I attended Ameinu’s lunch meeting with Israel’s minister of social welfare, Isaac Herzog, on November 6, when he shared his social democratic vision for Israel. Herzog is a Labor minister in Netanyahu’s cabinet and he lamented the kind of bitter split that exists today within Labor’s ranks as a result of the decision of their party leader, Ehud Barak, to be part of this Likud-led government.
It was interesting to hear the perspective of a Labor centrist on Israel’s situation today. He views Israel’s posture under Netanyahu as more moderate and open to negotiating peace with the Palestinians than we doves are inclined to see; he characterizes the Palestinian Authority nowadays as being recalcitrant in not understanding that Netanyahu is being relatively flexible.
This may not be completely wrong. We actually heard something along these lines from our longtime friend from Meretz, Avshalom (Abu) Vilan, who lost his Knesset seat in the elections early this year. And we know that the harsh system of roadblocks and checkpoints has significantly eased, allowing for a renaissance of economic activity on the West Bank.
And Herzog indicates that the West Bank settlements are weaker than widely thought. He sees only two Haredi (ultra-Orthodox) settlements as growing substantially in population. He claims that Ariel, the West Bank’s largest Jewish town, is down to 18,000 and (most significantly) has 50% fewer children there than there were ten years ago. As for Kiryat Arba, the militant community next door to Hebron (where mass murderer Baruch Goldstein had lived), he says that most of its original leadership no longer resides there and that it’s largely populated now by two mutually antagonistic groups of Jews from India.

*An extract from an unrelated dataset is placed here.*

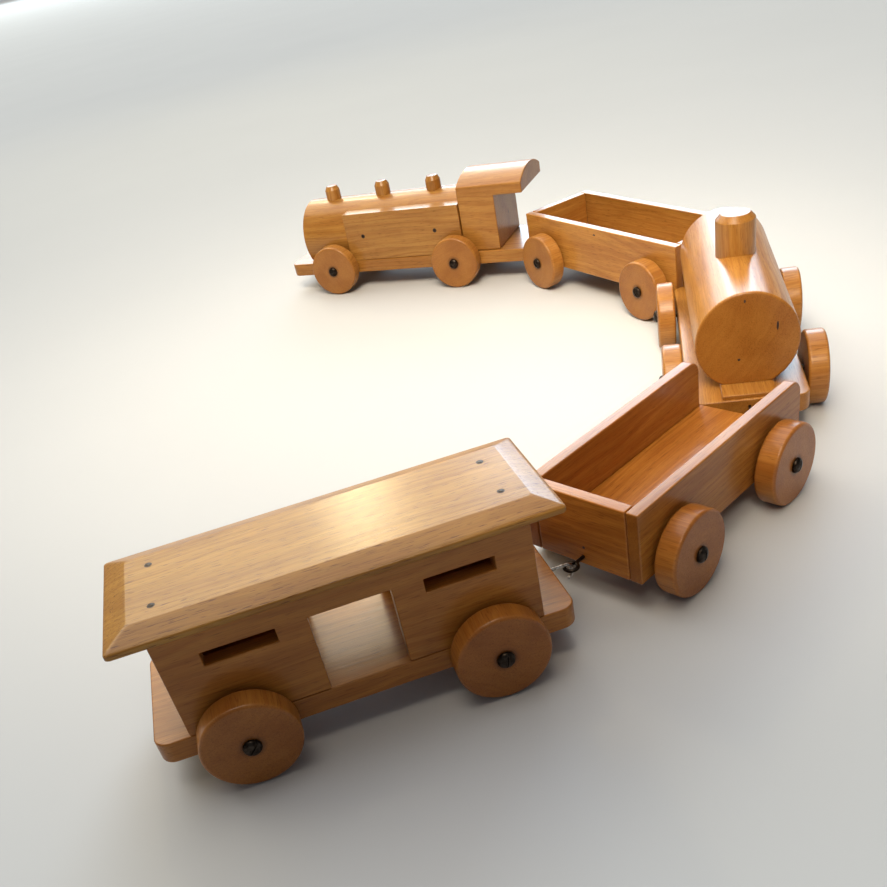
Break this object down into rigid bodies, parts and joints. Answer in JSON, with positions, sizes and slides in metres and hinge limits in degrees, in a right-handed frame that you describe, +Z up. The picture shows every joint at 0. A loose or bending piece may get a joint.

But the Palestinians’ rigidity, if that’s what it is, reflects Mahmoud Abbas/Abu Mazen’s weakness as head of the PA, with Hamas pushing him toward more militant stands. Herzog mentioned former Prime Minister Olmert’s effort to make a deal with Abbas last year; I will add the details of Olmert’s offers of territory to the PA, if I find my notes. The bottom line is that Olmert was offering somewhere in the range of 95% of the West Bank with a transfer of about 2-3% of Israeli territory to compensate for incorporating most of the settlement blocs into Israel. Olmert is also said to have been fairly forthcoming in offering Palestinian control in much or most of East Jerusalem, with a special status for the various religious sites in the “Holy Basin,” in the middle of the city.
The latest we know about Abbas’s future is that his departure is not imminent, as new presidential elections have been postponed. This is what former Meretz leader, Yossi Beilin, wrote recently about Abbas in The Forward:
When Ehud Olmert became prime minister, he conducted negotiations with Abu Mazen in his own living room in Jerusalem, meeting him once every few weeks, without any note takers and without enjoying support from within his own Cabinet. Olmert was surprised that Abu Mazen did not fall head over heels for what the Israeli prime minister thought was a very generous peace offer. But we should remember that this offer included Israel’s annexation of Ariel, a large settlement in the heart of the West Bank, along with other bitter pills that would be difficult for any Palestinian leader to swallow. …
None of this is to say that the Palestinians did not make their own contributions to the lack of progress toward peace. Palestinian hesitancy and clumsy political conduct and, perhaps most of all, the ongoing split between the West Bank and Gaza Strip — that is, between Fatah and Hamas — have all been detrimental to peace prospects.
Now, we face the consequences of our collective failures. With Abu Mazen seemingly on his way out, it is increasingly clear that we may have missed a rare chance to reach a peace agreement. Abu Mazen may not be terribly charismatic or a great orator, but he is a responsible leader who believes that the Palestinian national interest lies in the establishment of a Palestinian state alongside Israel, with both states enjoying peaceful relations and economic cooperation with one another.